Mais le flâneur est surtout invité à se déprendre de son bagage de représentations accumulées. Pour être « soutenable », la ville devra abandonner toutes ses velléités de perfections visibles et immédiates. Pas à pas, interroger toutes ces images de villes impeccables, car « en facilitant la participation de tout le monde à l’élaboration des projets, nous allons devoir tolérer l’imperfection », et même « chérir nos interdépendances ». Pas à pas aussi, « fermer proprement ce qui doit l’être ».

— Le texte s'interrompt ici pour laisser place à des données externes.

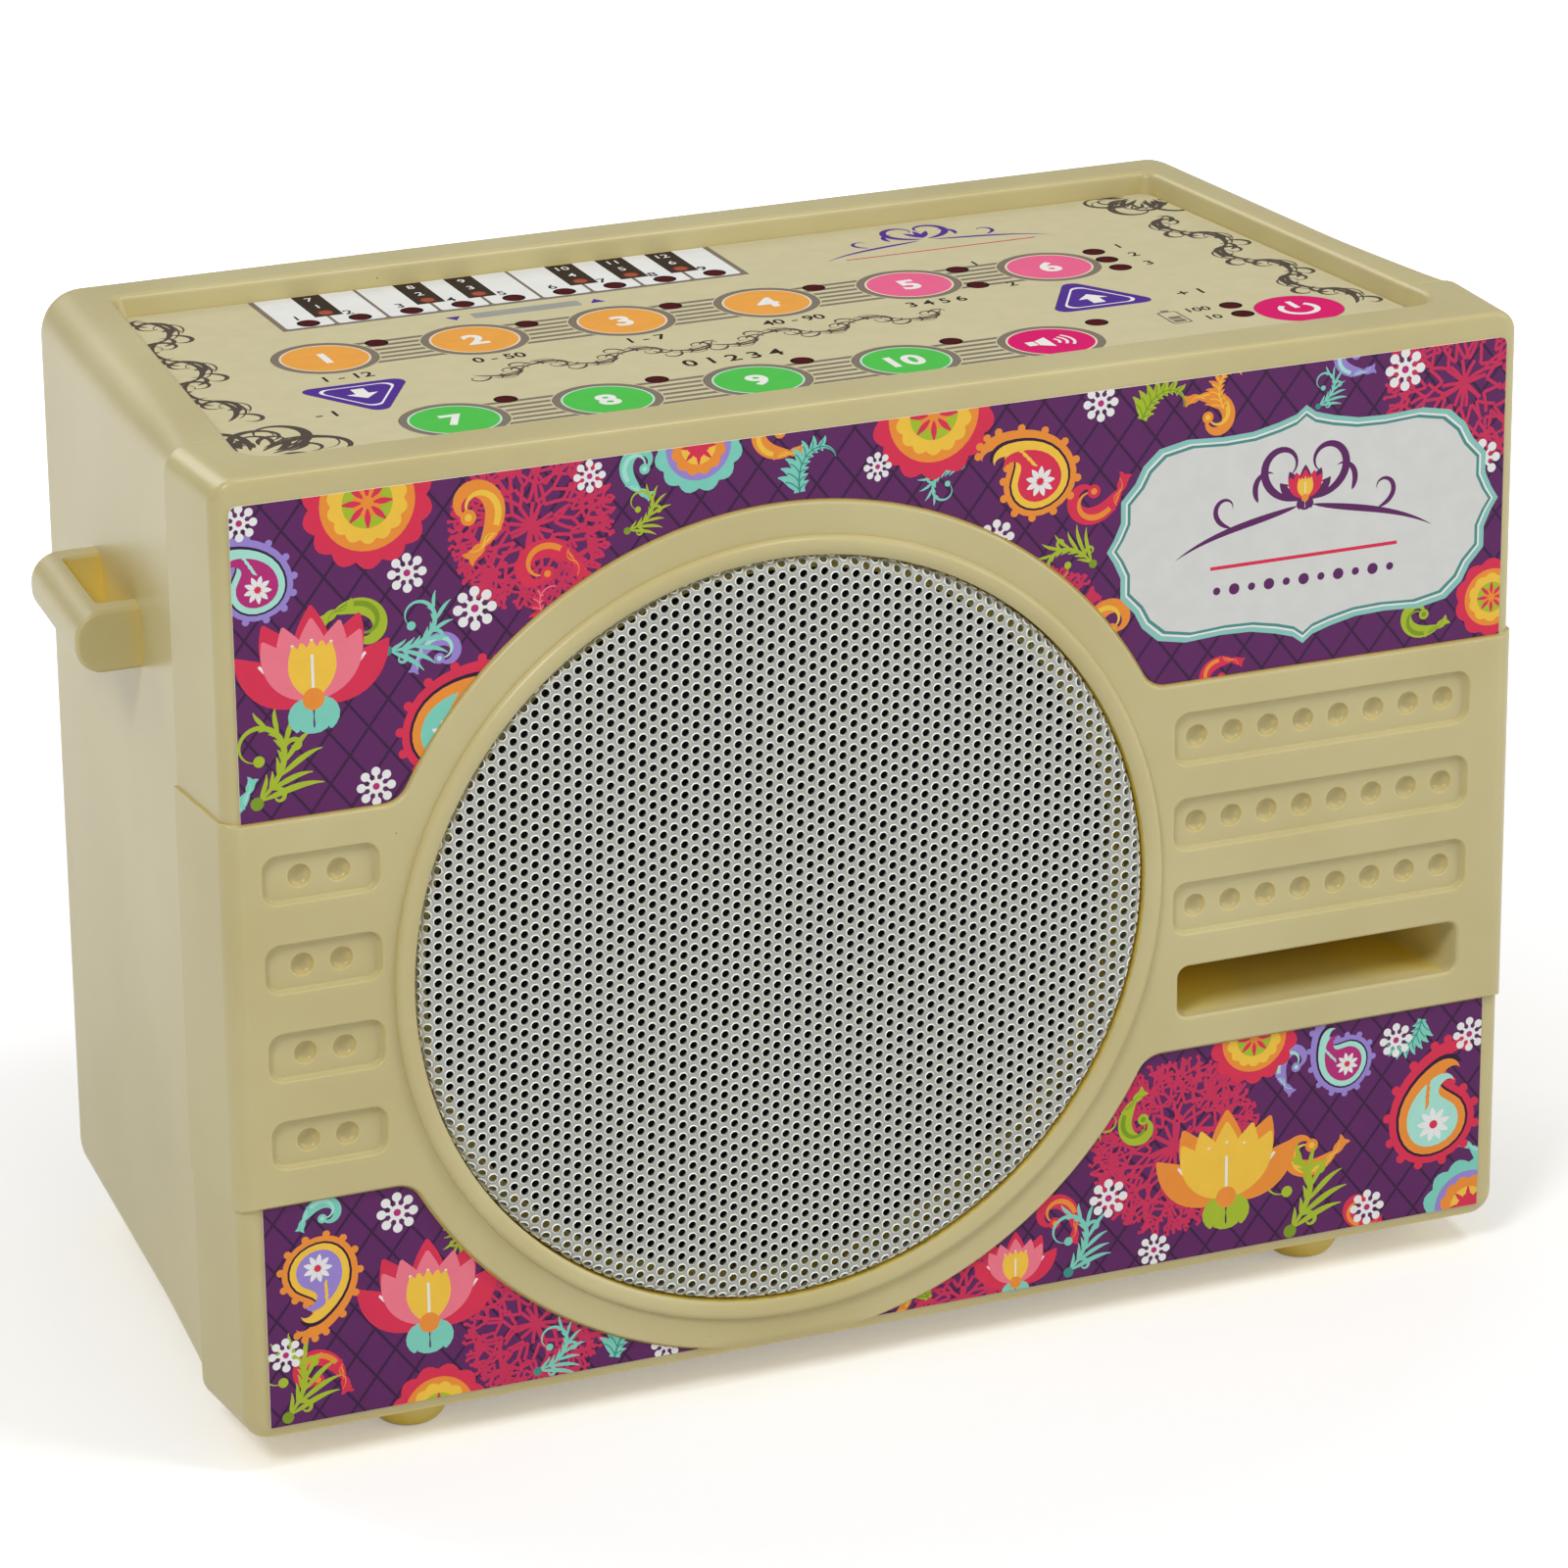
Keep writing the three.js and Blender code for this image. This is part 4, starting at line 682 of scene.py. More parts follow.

Étonnamment, ces chantiers foncièrement ancrés dans un territoire, mis en valeur par Sylvain Grisot dans son livre, abritent une indispensable profession : celle « d’aligneur d’étoiles ». Au fond, toute la force convaincante de l’urbaniste, et toute la réussite d’un projet singulier, nous invitent à rêver le ciel autrement : « les alignements d’étoiles se provoquent, ils ne s’attendent pas. Mais qui forme aujourd’hui les aligneuses et les aligneurs d’étoiles ? ».

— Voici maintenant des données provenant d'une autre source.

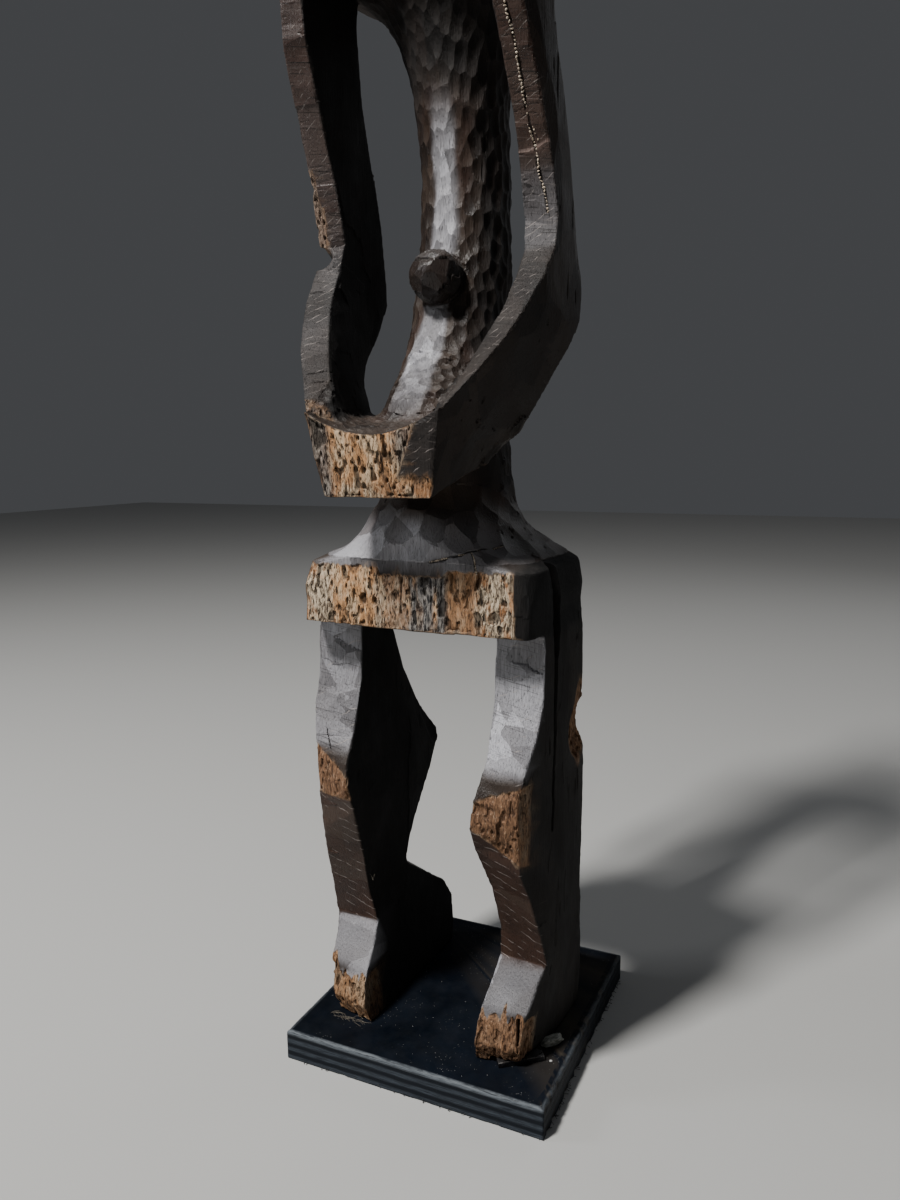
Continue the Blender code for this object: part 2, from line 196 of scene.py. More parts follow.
def new_piece(name, mesh, material, replaced=None):
    """A finished piece: named, given its material, riding on the root body."""
    piece = placed(name, mesh)
    mesh.materials.clear()
    mesh.materials.append(material)
    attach(piece, "root")
    if replaced:
        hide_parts(replaced)
    return piece


def applied(thing):
    """A new mesh of an object with its modifiers applied; the object itself goes."""
    bpy.context.view_layer.update()
    evaluated = thing.evaluated_get(bpy.context.evaluated_depsgraph_get())
    mesh = bpy.data.meshes.new_from_object(evaluated)
    bpy.data.objects.remove(thing, do_unlink=True)
    return mesh


# Shader node groups


class Graph:
    """A few short ways to lay out shader nodes."""

    def __init__(self, tree):
        self.tree = tree

    def add(self, kind, settings=None, **inputs):
        """A node with its settings and inputs; an input is a value or another node's output."""
        node = self.tree.nodes.new(kind)
        for key, value in (settings or {}).items():
            setattr(node, key, value)
        for key, value in inputs.items():
            self.feed(node, key.replace("_", " "), value)
        return node

    def feed(self, node, key, value):
        """Set one input by its name or number."""
        socket = node.inputs[int(key)] if key.isdigit() else node.inputs[key]
        if isinstance(value, bpy.types.NodeSocket):
            self.tree.links.new(value, socket)
        elif socket.type == "RGBA":
            socket.default_value = (*value, 1.0)
        else:
            socket.default_value = value

    def part(self, vector, axis):
        """A vector's size along one axis."""
        return self.add("ShaderNodeSeparateXYZ", Vector=vector).outputs[axis]

    def math(self, operation, first, second=None, third=None, clamp=False):
        """A maths node's output."""
        node = self.add("ShaderNodeMath", {"operation": operation, "use_clamp": clamp})
        for number, value in enumerate((first, second, third)):
            if value is not None:
                self.feed(node, str(number), value)
        return node.outputs[0]

    def times(self, first, second):
        """One value multiplied by another."""
        return self.math("MULTIPLY", first, second)

    def over(self, below, mask, strength, colour):
        """A colour laid over another where a mask says, at some strength."""
        return self.mix(self.times(mask, strength), below, colour)

    def mix(self, share, first, second):
        """A colour between two."""
        node = self.add("ShaderNodeMix", {"data_type": "RGBA"})
        for key, value in (("0", share), ("6", first), ("7", second)):
            self.feed(node, key, value)
        return node.outputs[2]

    def spread(self, value, low, high, bottom=0.0, top=1.0):
        """A value stretched from low..high to bottom..top, and held there."""
        node = self.add("ShaderNodeMapRange", {"clamp": True})
        for number, item in enumerate((value, low, high, bottom, top)):
            self.feed(node, str(number), item)
        return node.outputs[0]

    def stretched(self, vector, sizes):
        """Coordinates divided by a size along each axis, in metres."""
        node = self.add("ShaderNodeVectorMath", {"operation": "MULTIPLY"})
        self.feed(node, "0", vector)
        self.feed(node, "1", tuple(1.0 / size for size in sizes))
        return node.outputs[0]

    def lumps(self, vector, scale, detail=3.0, roughness=0.55):
        """Noise from 0 to 1."""
        node = self.add("ShaderNodeTexNoise", Vector=vector, Scale=scale, Detail=detail,
                        Roughness=roughness)
        return node.outputs["Fac"]

    def stored(self, name):
        """A number kept on the mesh's points."""
        return self.add("ShaderNodeAttribute", {"attribute_name": name}).outputs["Fac"]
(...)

Redirection urbaine est avant tout un manuel, dans lequel les visites de chantiers permettent, étape par étape, d’échafauder une solide réflexion, elle-même consolidée par des dialogues directs menés avec des acteurs de terrain. Un ouvrage accessible « recherch[ant] la robustesse plutôt que de chercher à optimiser la performance ». Dans sa préface, Le Plan Urbanisme Construction Architecture (PUCA) souligne combien l’ouvrage de Sylvain Grisot permet à chacun de mieux se représenter les « moyens d’agir » dont, dès maintenant, il dispose. En ouvrant régulièrement Redirection urbaine, sans doute aurons-nous une chance de traverser sans trop d’encombre ce que Sylvain Grisot nomme « les trente turbulentes », autrement dit ce moment planétaire dans lequel nous sommes désormais tous engagés. Rendez-vous est donc pris, livre en main.